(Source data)

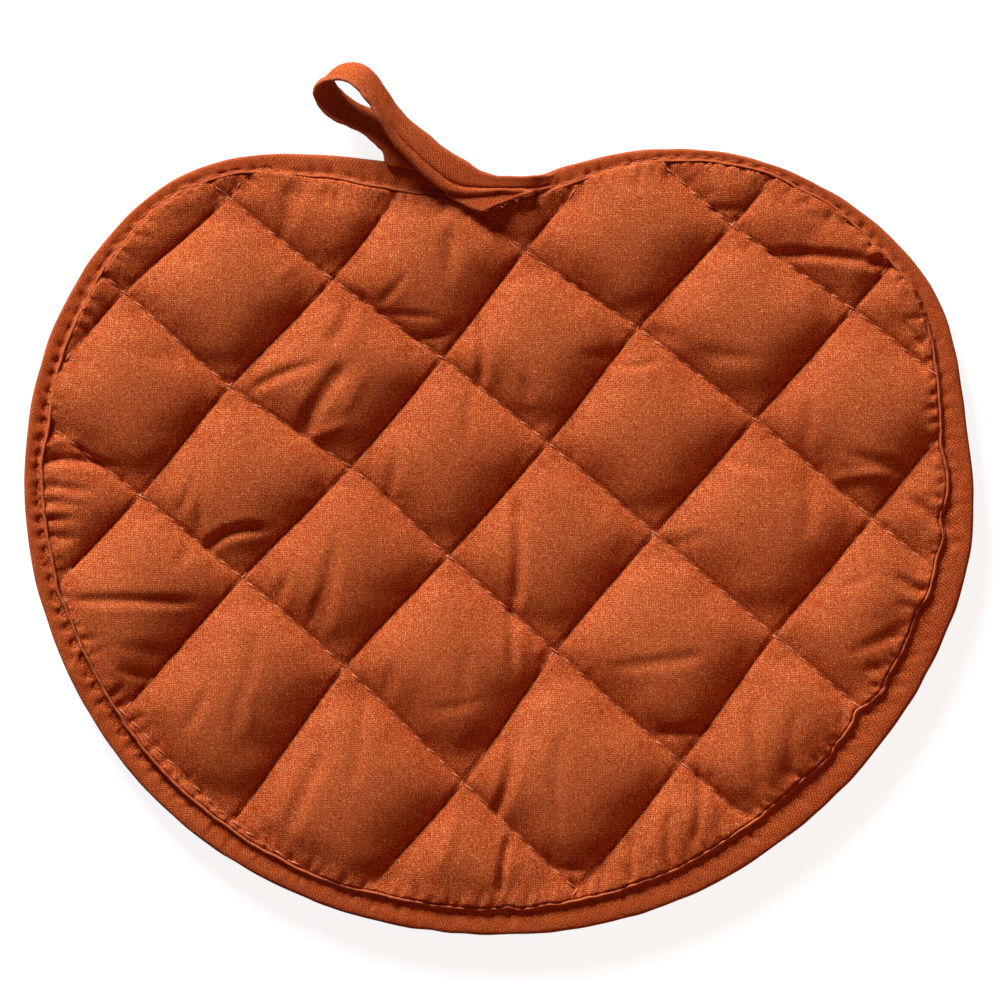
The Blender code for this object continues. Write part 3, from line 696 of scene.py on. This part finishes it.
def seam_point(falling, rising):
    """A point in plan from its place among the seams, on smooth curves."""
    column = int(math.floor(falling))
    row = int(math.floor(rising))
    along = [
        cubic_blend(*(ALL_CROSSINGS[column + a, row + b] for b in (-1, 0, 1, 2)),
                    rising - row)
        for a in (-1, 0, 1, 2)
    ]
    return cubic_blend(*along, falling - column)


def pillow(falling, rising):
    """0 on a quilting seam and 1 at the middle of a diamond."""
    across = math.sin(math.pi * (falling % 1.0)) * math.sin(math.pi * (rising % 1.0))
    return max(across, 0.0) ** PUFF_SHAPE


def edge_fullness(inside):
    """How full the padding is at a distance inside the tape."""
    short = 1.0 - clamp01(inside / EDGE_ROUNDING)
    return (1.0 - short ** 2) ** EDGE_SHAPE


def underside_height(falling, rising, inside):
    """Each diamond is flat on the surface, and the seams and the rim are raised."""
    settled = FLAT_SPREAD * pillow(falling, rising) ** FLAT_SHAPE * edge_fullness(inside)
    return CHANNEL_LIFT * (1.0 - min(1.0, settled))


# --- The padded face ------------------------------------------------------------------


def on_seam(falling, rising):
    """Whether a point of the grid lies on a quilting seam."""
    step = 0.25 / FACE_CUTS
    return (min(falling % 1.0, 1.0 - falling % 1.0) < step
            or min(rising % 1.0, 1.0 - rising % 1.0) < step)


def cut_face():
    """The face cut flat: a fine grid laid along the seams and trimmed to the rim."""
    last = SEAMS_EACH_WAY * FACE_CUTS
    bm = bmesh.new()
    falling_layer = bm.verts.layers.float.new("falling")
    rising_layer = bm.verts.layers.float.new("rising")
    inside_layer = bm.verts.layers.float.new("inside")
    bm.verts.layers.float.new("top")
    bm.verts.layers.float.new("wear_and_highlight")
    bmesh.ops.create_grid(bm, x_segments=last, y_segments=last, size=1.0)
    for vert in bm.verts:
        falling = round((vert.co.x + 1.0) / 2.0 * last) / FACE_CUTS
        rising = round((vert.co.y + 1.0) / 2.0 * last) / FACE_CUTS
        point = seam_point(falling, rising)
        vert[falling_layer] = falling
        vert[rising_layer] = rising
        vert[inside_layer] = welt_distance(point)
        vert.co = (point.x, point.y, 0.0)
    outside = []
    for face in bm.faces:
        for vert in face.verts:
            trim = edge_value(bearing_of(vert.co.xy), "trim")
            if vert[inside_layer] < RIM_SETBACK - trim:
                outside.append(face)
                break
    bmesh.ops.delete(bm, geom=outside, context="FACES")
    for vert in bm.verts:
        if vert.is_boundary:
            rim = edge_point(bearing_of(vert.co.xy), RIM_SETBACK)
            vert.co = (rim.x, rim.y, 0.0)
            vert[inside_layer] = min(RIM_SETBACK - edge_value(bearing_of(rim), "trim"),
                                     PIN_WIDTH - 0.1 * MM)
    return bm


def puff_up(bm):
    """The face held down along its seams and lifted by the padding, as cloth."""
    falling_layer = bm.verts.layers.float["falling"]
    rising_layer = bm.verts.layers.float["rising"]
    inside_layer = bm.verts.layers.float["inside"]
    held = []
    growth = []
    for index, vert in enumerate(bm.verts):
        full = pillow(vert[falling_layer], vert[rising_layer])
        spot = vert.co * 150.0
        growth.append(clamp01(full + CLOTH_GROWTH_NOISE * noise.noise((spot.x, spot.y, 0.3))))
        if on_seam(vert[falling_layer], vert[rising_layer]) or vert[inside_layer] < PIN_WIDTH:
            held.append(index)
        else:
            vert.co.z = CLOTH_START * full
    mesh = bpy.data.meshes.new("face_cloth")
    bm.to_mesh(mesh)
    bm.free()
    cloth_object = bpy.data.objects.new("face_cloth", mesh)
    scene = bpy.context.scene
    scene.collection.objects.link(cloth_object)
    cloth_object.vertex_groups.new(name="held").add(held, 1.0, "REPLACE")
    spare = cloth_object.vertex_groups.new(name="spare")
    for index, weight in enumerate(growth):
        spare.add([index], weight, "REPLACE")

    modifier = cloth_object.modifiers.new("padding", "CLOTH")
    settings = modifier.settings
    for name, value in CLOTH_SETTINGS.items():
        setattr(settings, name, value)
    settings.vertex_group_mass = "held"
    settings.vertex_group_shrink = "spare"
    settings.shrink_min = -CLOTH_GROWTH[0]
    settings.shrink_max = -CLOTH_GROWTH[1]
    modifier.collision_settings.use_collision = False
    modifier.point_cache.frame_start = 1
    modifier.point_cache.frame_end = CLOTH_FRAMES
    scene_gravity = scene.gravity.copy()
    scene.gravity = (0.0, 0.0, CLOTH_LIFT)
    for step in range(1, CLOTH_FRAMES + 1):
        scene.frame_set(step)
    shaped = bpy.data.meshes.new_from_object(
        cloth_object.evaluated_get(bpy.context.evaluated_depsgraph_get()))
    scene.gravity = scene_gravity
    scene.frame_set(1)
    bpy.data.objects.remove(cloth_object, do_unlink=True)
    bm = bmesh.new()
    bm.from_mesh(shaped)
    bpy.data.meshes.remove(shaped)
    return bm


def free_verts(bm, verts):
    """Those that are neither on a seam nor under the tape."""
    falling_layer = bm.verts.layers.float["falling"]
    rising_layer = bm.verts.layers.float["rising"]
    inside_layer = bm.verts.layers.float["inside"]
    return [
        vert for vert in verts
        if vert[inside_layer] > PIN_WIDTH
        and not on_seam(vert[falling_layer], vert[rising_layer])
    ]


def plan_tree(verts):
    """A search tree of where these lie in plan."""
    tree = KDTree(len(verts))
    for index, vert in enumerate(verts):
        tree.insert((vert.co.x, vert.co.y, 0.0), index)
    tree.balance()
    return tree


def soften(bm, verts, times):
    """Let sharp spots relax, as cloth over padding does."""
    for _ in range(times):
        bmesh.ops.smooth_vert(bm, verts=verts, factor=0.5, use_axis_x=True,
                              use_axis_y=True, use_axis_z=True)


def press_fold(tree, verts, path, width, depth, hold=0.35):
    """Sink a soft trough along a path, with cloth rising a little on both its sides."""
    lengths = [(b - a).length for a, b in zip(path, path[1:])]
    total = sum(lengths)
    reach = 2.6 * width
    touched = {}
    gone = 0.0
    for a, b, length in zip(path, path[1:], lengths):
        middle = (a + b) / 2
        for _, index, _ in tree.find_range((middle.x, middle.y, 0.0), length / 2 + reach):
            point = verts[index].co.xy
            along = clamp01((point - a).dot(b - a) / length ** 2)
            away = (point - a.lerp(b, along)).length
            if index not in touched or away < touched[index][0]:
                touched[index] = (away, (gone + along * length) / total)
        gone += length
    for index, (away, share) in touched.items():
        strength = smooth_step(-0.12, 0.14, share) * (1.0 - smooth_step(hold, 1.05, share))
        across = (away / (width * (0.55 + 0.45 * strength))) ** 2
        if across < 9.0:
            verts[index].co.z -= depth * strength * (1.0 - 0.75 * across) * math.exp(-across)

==

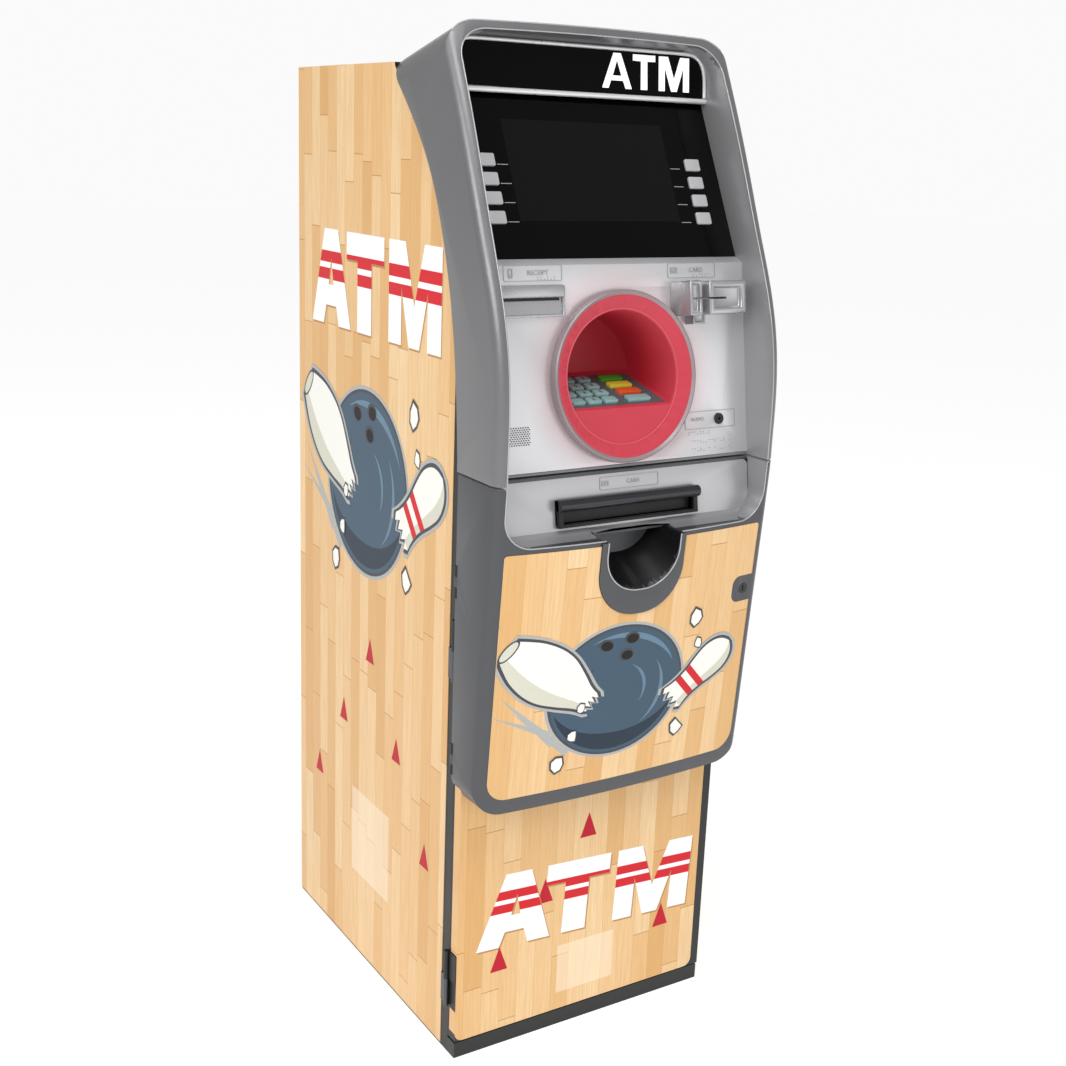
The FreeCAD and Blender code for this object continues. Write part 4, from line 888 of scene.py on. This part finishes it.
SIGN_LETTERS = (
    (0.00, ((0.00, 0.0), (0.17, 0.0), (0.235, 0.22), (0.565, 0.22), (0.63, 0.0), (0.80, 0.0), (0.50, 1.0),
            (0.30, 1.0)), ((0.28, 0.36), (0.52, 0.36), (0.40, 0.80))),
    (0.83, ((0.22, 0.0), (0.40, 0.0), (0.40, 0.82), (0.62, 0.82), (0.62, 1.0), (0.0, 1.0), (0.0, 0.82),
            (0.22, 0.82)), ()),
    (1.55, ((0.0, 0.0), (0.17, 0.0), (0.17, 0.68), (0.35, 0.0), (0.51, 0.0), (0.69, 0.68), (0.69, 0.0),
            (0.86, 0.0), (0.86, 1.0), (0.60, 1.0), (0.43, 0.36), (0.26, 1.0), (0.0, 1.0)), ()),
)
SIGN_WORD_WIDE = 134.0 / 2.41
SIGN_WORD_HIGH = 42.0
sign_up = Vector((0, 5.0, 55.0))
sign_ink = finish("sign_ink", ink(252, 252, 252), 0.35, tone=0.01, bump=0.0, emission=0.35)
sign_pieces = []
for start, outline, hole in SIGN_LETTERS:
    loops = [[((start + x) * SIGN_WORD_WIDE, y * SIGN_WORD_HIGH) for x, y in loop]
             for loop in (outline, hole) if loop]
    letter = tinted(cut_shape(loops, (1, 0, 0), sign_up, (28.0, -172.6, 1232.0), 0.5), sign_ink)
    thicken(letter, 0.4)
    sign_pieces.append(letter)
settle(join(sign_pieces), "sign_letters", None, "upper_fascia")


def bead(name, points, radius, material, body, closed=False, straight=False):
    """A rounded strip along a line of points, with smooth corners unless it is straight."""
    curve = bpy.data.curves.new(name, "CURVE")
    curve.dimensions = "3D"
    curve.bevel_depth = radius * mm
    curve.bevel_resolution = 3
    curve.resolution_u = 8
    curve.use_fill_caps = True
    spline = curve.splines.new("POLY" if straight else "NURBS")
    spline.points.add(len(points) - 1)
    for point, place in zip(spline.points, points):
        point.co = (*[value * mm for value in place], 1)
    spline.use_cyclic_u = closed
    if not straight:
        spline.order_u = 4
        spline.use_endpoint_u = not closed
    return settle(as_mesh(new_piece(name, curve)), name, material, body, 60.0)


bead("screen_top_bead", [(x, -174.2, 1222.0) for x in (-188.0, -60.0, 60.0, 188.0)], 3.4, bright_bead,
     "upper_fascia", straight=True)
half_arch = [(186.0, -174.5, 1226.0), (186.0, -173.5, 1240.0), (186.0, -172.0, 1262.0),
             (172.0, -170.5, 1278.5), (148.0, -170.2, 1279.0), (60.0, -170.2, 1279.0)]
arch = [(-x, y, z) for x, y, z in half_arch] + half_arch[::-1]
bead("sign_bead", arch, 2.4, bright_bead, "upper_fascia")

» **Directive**
Retype, in the same exact form, the lines of the material above from the line holding "The Blender code" through the line holding "or min(rising %".

» **Reply**
The Blender code for this object continues. Write part 3, from line 696 of scene.py on. This part finishes it.
def seam_point(falling, rising):
    """A point in plan from its place among the seams, on smooth curves."""
    column = int(math.floor(falling))
    row = int(math.floor(rising))
    along = [
        cubic_blend(*(ALL_CROSSINGS[column + a, row + b] for b in (-1, 0, 1, 2)),
                    rising - row)
        for a in (-1, 0, 1, 2)
    ]
    return cubic_blend(*along, falling - column)


def pillow(falling, rising):
    """0 on a quilting seam and 1 at the middle of a diamond."""
    across = math.sin(math.pi * (falling % 1.0)) * math.sin(math.pi * (rising % 1.0))
    return max(across, 0.0) ** PUFF_SHAPE


def edge_fullness(inside):
    """How full the padding is at a distance inside the tape."""
    short = 1.0 - clamp01(inside / EDGE_ROUNDING)
    return (1.0 - short ** 2) ** EDGE_SHAPE


def underside_height(falling, rising, inside):
    """Each diamond is flat on the surface, and the seams and the rim are raised."""
    settled = FLAT_SPREAD * pillow(falling, rising) ** FLAT_SHAPE * edge_fullness(inside)
    return CHANNEL_LIFT * (1.0 - min(1.0, settled))


# --- The padded face ------------------------------------------------------------------


def on_seam(falling, rising):
    """Whether a point of the grid lies on a quilting seam."""
    step = 0.25 / FACE_CUTS
    return (min(falling % 1.0, 1.0 - falling % 1.0) < step
            or min(rising % 1.0, 1.0 - rising % 1.0) < step)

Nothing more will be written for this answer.